I want to run tophat using the -G option:
"Supply TopHat with a set of gene model annotations and/or known transcripts, as a GTF 2.2 or GFF3 formatted file. If this option is provided, TopHat will first extract the transcript sequences and use Bowtie to align reads to this virtual transcriptome first."
This sounds great.
According to this GTF 2.2 spec - http://mblab.wustl.edu/GTF22.html - a GTF file can use exon or 3UTR or 5UTR features to represent exons. It also includes stuff about start_codon and CDS features. There are also gene and transcript id name-value pairs in the extra features field.
I don't think tophat cares about translations, so I'm guessing it can work just fine if I give it GTF with exon features only. Probably it doesn't need the "gene" extra feature attribute either.

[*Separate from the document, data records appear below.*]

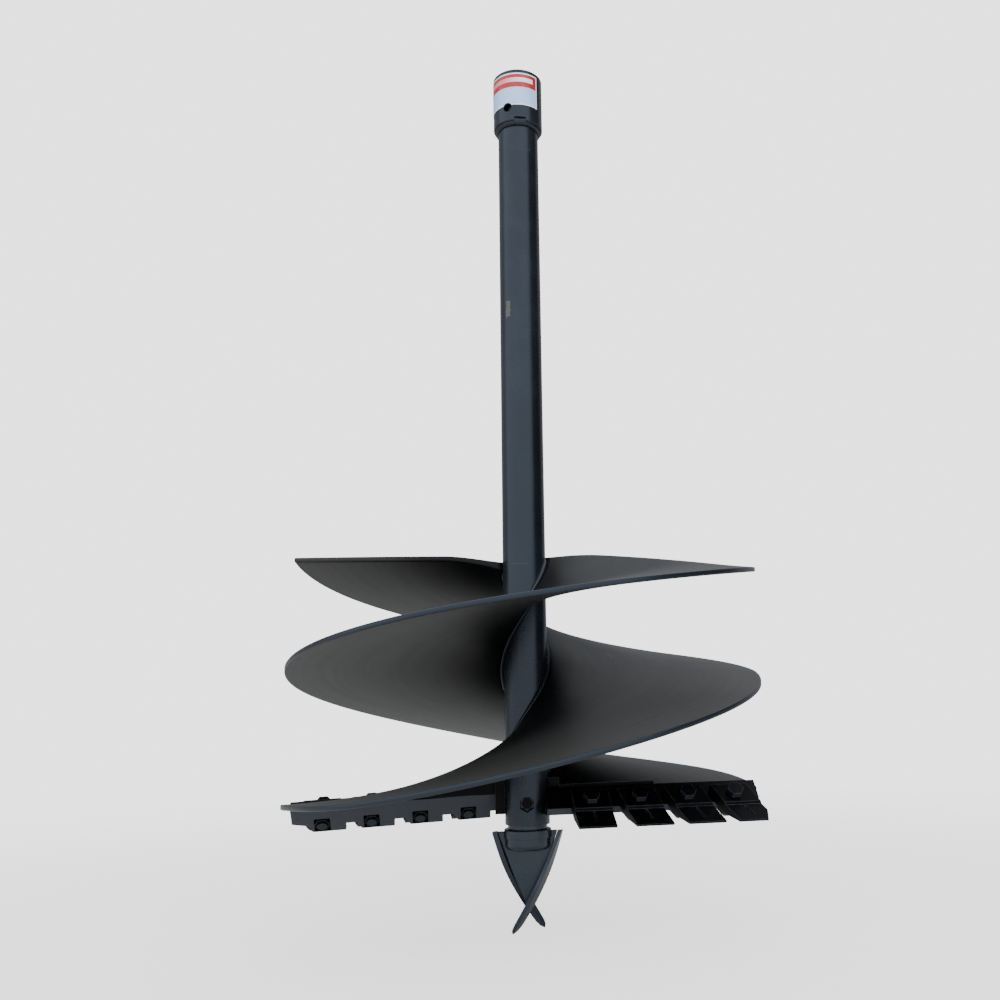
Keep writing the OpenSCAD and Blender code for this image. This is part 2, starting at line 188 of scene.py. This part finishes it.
# ---- Materials ----
POWDER = (0.007, 0.009, 0.012)
POWDER_PALE = (0.011, 0.014, 0.019)
BLUE_SHEEN = (0.72, 0.84, 1.0)
WHITE = (1.0, 1.0, 1.0)
PILOT = (0.014, 0.018, 0.024)
PILOT_PALE = (0.022, 0.028, 0.036)
# Paler colours for faces that look down: painted light on the bars' and bolts' undersides
BAR_UNDERSIDE_PAINTED_LIGHT = (0.066, 0.073, 0.084)
BOLT_UNDERSIDE_PAINTED_LIGHT = (0.034, 0.039, 0.048)
DUST = (0.30, 0.30, 0.29)
RAW_TAN = (0.30, 0.25, 0.19)

# Scale, detail and, where it matters, roughness of each noise
POWDER_CLOUD = (14, 3)
PEEL = (420, 2)
SCUFFS = (160, 3)
SCUFF_STRETCH = (1, 1, 0.15)
CHIPS = (55, 6, 0.65)
CHIPS_FROM = (0.75, 0.765)
CHIPS_STRENGTH = 0.8
# Cells in a metre, size in a cell and share of the cells
DUST_SPOTS = (230, 0.12, 0.02)
DUST_STRENGTH = 0.4
POWDER_ROUGH = (0.24, 0.28)
SCUFF_ROUGH = 0.08

# A bare patch on the stem's front, as heights and degrees from the front towards +X
CHIP_Z = (-0.488, -0.456)
CHIP_TURN = (-43.5, -29.0)
CHIP_STRENGTH = 0.28
CHIP_RAGGED_Z = 0.02
CHIP_RAGGED_TURN = 16
# A thin line round the stem just above the flights
SCRIBE_Z = (-0.9385, -0.9370)
SCRIBE_TURN = (-34.0, 12.0)
SCRIBE_STRENGTH = 0.08


def stem_marks(tree, at):
    """1 inside the bare patch and the thin scribed line on the stem."""
    xyz = split(tree, at)
    ragged = maths(tree, "SUBTRACT", noise(tree, at, 110, 4), 0.5)
    height = maths(tree, "ADD", xyz[2], times(tree, ragged, CHIP_RAGGED_Z))
    turn = maths(tree, "ADD", turn_of(tree, xyz), times(tree, ragged, CHIP_RAGGED_TURN))
    chip = times(tree, band(tree, height, *CHIP_Z), band(tree, turn, *CHIP_TURN, 0.7))
    worn = remap(tree, noise(tree, at, 300, 4), 0.3, 0.6, CHIP_STRENGTH * 0.6, CHIP_STRENGTH)
    line = times(tree, band(tree, xyz[2], *SCRIBE_Z), band(tree, turn, *SCRIBE_TURN, 2.0))
    return maths(tree, "MAXIMUM", times(tree, chip, worn), times(tree, line, SCRIBE_STRENGTH))


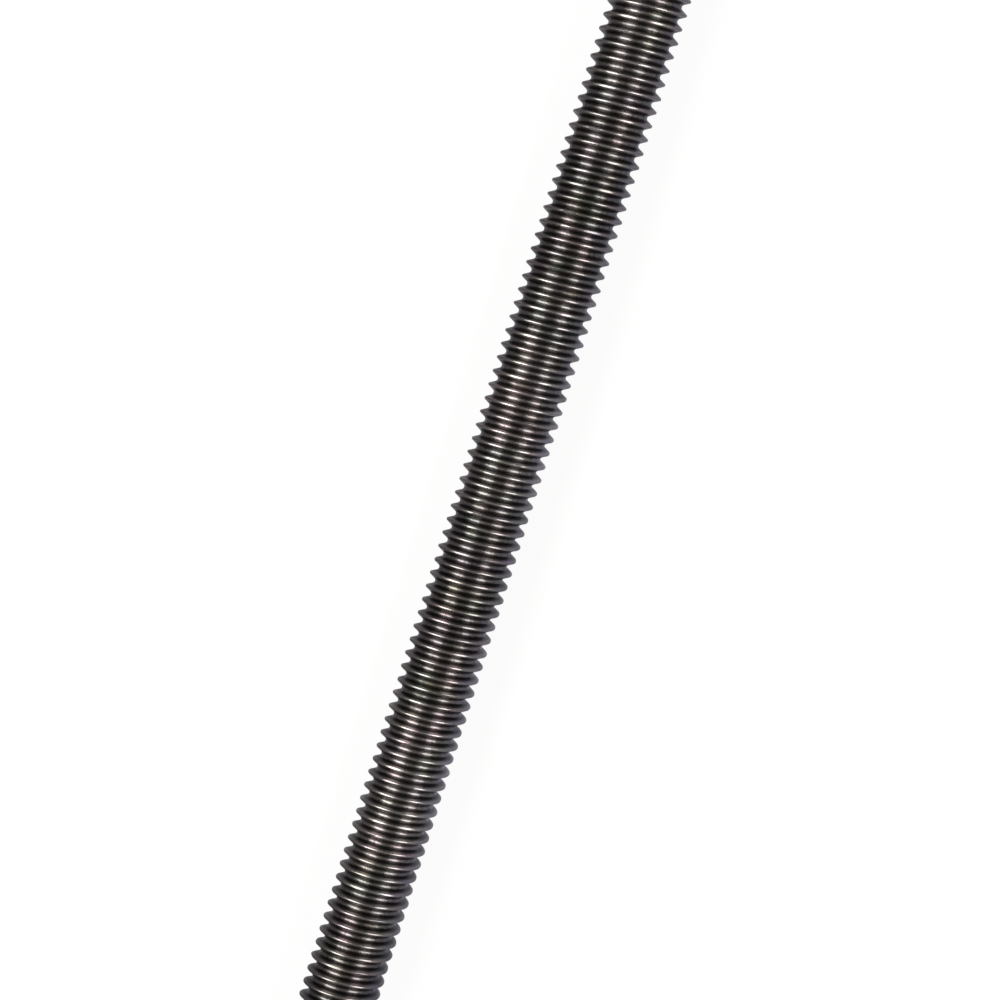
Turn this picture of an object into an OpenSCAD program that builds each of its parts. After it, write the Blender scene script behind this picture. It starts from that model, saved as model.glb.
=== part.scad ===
// Threaded rod with a right-hand thread from end to end, lying along X.
// The origin is on the rod's axis, midway between its two end faces.
// The solid is the round bar that the thread's crests lie on. The fine helix isn't cut in it.

/* [Rod] */
// Length from one end face to the other
rod_length = 152.4; // [50:0.1:1000]
// Outer diameter, over the crests of the thread
major_d = 7.94; // [4:0.01:20]

/* [Thread] */
// Distance along the rod from one crest to the next
pitch = 1.411; // [0.5:0.001:2.5]
// Depth from crest to root as a share of the pitch
depth_share = 0.53; // [0.5:0.001:0.65]

/* [Ends] */
// Angle between the bevel at each end and the rod's axis
bevel_angle = 45; // [30:1:60]
// How far the bevels go below the root of the thread
bevel_below_root = 0.05; // [0:0.01:0.3]

/* [Hidden] */
$fn = 96;
steel_colour = [0.24, 0.23, 0.225];
major_r = major_d / 2;
half_length = rod_length / 2;
thread_depth = depth_share * pitch;
bevel_depth = thread_depth + bevel_below_root;
bevel_length = bevel_depth / tan(bevel_angle);
face_r = major_r - bevel_depth;
wall_end = half_length - bevel_length;

// Half of the rod's long section: radius across, place along the axis up
module half_section() {
    polygon([
        [0, -half_length],
        [face_r, -half_length],
        [major_r, -wall_end],
        [major_r, wall_end],
        [face_r, half_length],
        [0, half_length],
    ]);
}

// The whole rod: one turned bar with a bevel at each end
module rod() {
    color(steel_colour)
        rotate([0, 90, 0])
            rotate_extrude()
                half_section();
}

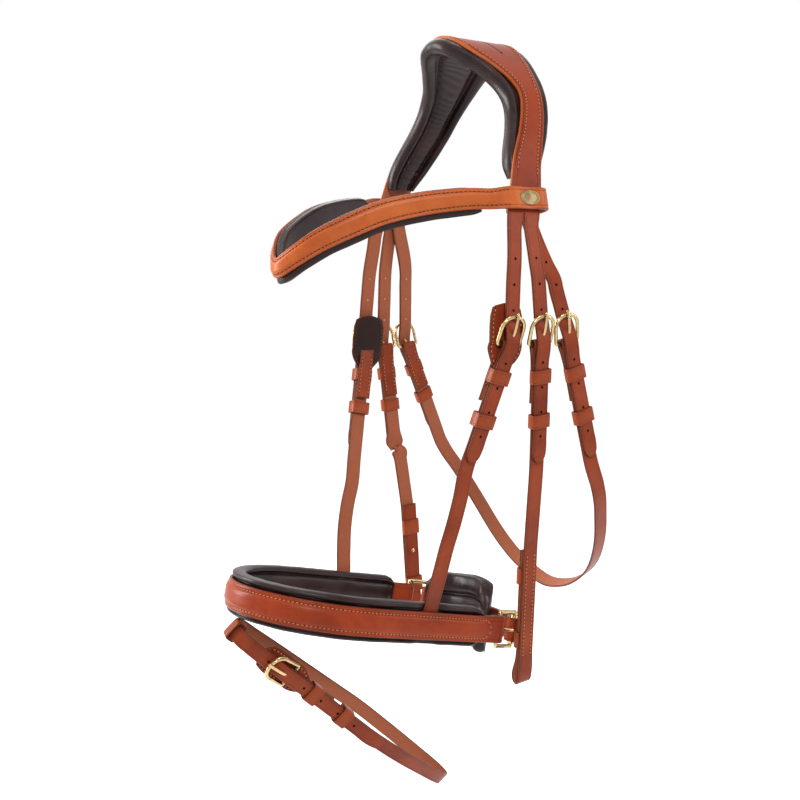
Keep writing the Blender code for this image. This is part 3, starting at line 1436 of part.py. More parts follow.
def build():
    clear_scene()
    arch = Arch()
    let_down = {1: 0.0, -1: FAR_HOLES_LOWER * HOLE_PITCH}
    hangers, cheeks, hanger_seats, cheek_seats = {}, {}, {}, {}
    for side, lowered in let_down.items():
        hangers[side] = Guide(hanger_rows(side, lowered), NOSE_BACKWARD, side)
        cheeks[side] = Guide(cheek_rows(side, lowered), Y_AXIS, side)
        hanger_seats[side] = bar_seat(
            hangers[side], HANGER_SHARES, HANGER_BAR_ROW, side, lowered)
        cheek_seats[side] = bar_seat(
            cheeks[side], CHEEK_SHARES, CHEEK_BAR_ROW, side, lowered)
    throat = Guide(throat_rows(let_down[-1]), THROAT_ACROSS, 1)
    throat_seats = {
        side: bar_seat(throat, THROAT_SHARES, THROAT_BAR_ROW, side, lowered, side)
        for side, lowered in let_down.items()
    }
    nose = Guide(nose_rows(), NOSE_ACROSS, -1)
    crank = Guide(crank_rows(Seat(nose, 0.0, 1), Seat(nose, nose.total, -1)), NOSE_ACROSS, 1)
    flash = Guide(flash_rows(), flash_axes()[3], 1, True)
    buckle = buckle_mesh("strap_buckle", BUCKLE_HALF, BUCKLE_REACH)
    rest = TOP_BAR_N + WIRE_RADIUS + CLEARANCE + TONGUE_THICK / 2
    tongue = tongue_mesh("strap_tongue", WIRE_RADIUS, BUCKLE_REACH, rest)

    headpiece(arch, {side: (hanger_seats[side], cheek_seats[side]) for side in (1, -1)})
    crown_pad(arch)
    browband(arch)
    browband_pad()
    badge("badge_near", arch, 1)
    noseband(nose)
    noseband_pad(nose, [nose_distance(nose, side) for side in (1, -1)])
    for side, word in ((1, "near"), (-1, "far")):
        throat_billet("throat_billet_" + word, throat_seats[side], side > 0)
        hanger("hanger_" + word, hangers[side], hanger_seats[side])
        cheekpiece("cheekpiece_" + word, cheeks[side], cheek_seats[side])
        guard("hanger_guard_" + word, hanger_seats[side], GUARDED_FOLD, GUARD_RISE, GUARD_DROP,
              GUARD_HALF_WIDTH)
        buckled("hanger_" + word, hanger_seats[side], GUARDED_FOLD, (buckle, tongue))
        buckled("cheek_" + word, cheek_seats[side], STRAP_FOLD, (buckle, tongue))
        buckled("throat_" + word, throat_seats[side], STRAP_FOLD, (buckle, tongue))
        hook_stud("hook_stud_" + word, cheek_seats[side], cheeks[side])
        lower_keeper("bit_runner_" + word, cheek_seats[side], cheeks[side], LOWER_RUNNER_RISE)
        lower_keeper("bit_keeper_" + word, cheek_seats[side], cheeks[side], LOWER_KEEPER_RISE)
    throatlatch(throat, throat_seats)
    closure(nose, crank)
    flash_parts(flash)


def nose_distance(guide, side):
    """Where along the noseband a hanger enters."""
    target = nose_point(NOSE_HALF_WIDTH * side, HANGER_PLACE)
    steps = SPAN_STEPS * NOSE_STATIONS
    return min((guide.total * step / steps for step in range(steps + 1)),
               key=lambda distance: (guide.place(distance) - target).length)


def closure(nose, crank):
    near, far = Seat(nose, 0.0, 1), Seat(nose, nose.total, -1)
    ring = square_ring("crank_frame")
    place = near.bar_matrix(CRANK_DEPTH)
    put("crank_buckle", ring, place, brass("crank_buckle"))
    put("crank_ring", ring, far.bar_matrix(CRANK_DEPTH), brass("crank_ring"))
    roller_place = place @ Matrix.Translation((0, CRANK_DEPTH, 0))
    put("crank_roller", roller_mesh("crank_roller"), roller_place, brass("crank_roller"))
    rest = ROLLER_RADIUS + CLEARANCE + TONGUE_THICK / 2
    tongue = tongue_mesh("crank_tongue", CRANK_BAR, CRANK_DEPTH, rest)
    put("crank_tongue", tongue, place, brass("crank_tongue"))
    crank_strap(crank)
    chin_pad(crank)
    chin_loop(crank)


def flash_parts(flash):
    seat = Seat(flash, FLASH_BASE)
    buckle = buckle_mesh("flash_buckle", FLASH_BUCKLE_HALF, FLASH_BUCKLE_REACH)
    rest = TOP_BAR_N + WIRE_RADIUS + CLEARANCE + TONGUE_THICK / 2
    tongue = tongue_mesh("flash_tongue", WIRE_RADIUS, FLASH_BUCKLE_REACH, rest)
    flash_strap(flash, seat)
    guard("flash_guard", seat, FLASH_FOLD, FLASH_GUARD_RISE, FLASH_GUARD_DROP,
          FLASH_GUARD_HALF)
    buckled("flash", seat, FLASH_FOLD, (buckle, tongue))
    flash_loop(flash)


build()
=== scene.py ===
import json
import math

import bmesh
import bpy
from mathutils import Matrix, Vector, noise


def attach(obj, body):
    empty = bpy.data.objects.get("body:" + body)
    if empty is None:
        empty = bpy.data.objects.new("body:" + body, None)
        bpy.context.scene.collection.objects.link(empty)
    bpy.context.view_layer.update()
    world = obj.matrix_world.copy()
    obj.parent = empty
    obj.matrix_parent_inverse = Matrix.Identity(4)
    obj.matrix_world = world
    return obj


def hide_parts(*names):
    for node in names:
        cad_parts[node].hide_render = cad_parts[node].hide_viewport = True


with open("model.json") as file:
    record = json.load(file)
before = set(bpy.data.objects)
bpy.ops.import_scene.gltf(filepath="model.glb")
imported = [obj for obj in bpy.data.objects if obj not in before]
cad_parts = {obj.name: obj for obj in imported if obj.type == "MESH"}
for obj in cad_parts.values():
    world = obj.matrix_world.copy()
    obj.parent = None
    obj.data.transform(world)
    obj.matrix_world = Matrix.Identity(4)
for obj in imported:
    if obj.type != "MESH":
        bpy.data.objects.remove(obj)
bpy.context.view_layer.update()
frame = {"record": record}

BODY_OF = {
    node: body for body, nodes in frame["record"]["behaviour"]["bodies"].items() for node in nodes
}

# overall sizes of the bridle as it hangs open
HEIGHT = 0.512
SPREAD = 0.112
REACH = 0.222
CLEARANCE = 0.0003

# straps
STRAP_WIDTH = 0.0142
STRAP_THICK = 0.0018
BILLET_WIDTH = 0.0136
BILLET_THICK = 0.0022
BILLET_TIP_LENGTH = 0.094
TIP_TAPER = 0.010
LAP_LENGTH = 0.046
LAP_MERGE = 0.012
HOLE_PITCH = 0.0195
HOLE_WIDTH = 0.0028
FAR_HOLES_LOWER = 1
FAR_LEAN = 0.021
ABOVE_HOLES = 3
BELOW_HOLES = 4
SLOT_LENGTH = 0.0084
EYE_SLOT_DEPTH = 0.0042

# buckles of the cheek, hanger and throat straps
WIRE_RADIUS = 0.0015
BUCKLE_REACH = 0.0200
BUCKLE_SIDE_ROOM = 0.0018
TONGUE_WIDTH = 0.0024
TONGUE_THICK = 0.0013
TONGUE_OVERHANG = 0.0030
EYE_START = math.radians(-215)
EYE_TURN = math.radians(275)
BUCKLE_GAP = 0.0010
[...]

Does anyone know the minimal data tophat needs to align reads onto a virtual transcriptome?
Would this work?
chr1 BLAH exon 150 200 . + . transcript_id "X"; chr1 BLAH exon 300 401 . + . transcript_id "X"; chr1 BLAH exon 501 650 . + . transcript_id "X"; chr1 BLAH exon 700 800 . + . transcript_id "X"; chr1 BLAH exon 900 1000 . + . transcript_id "X";
Also, how would I test this?
Does the tophat code contain unit tests I could use to make sure a given GTF file is correctly read?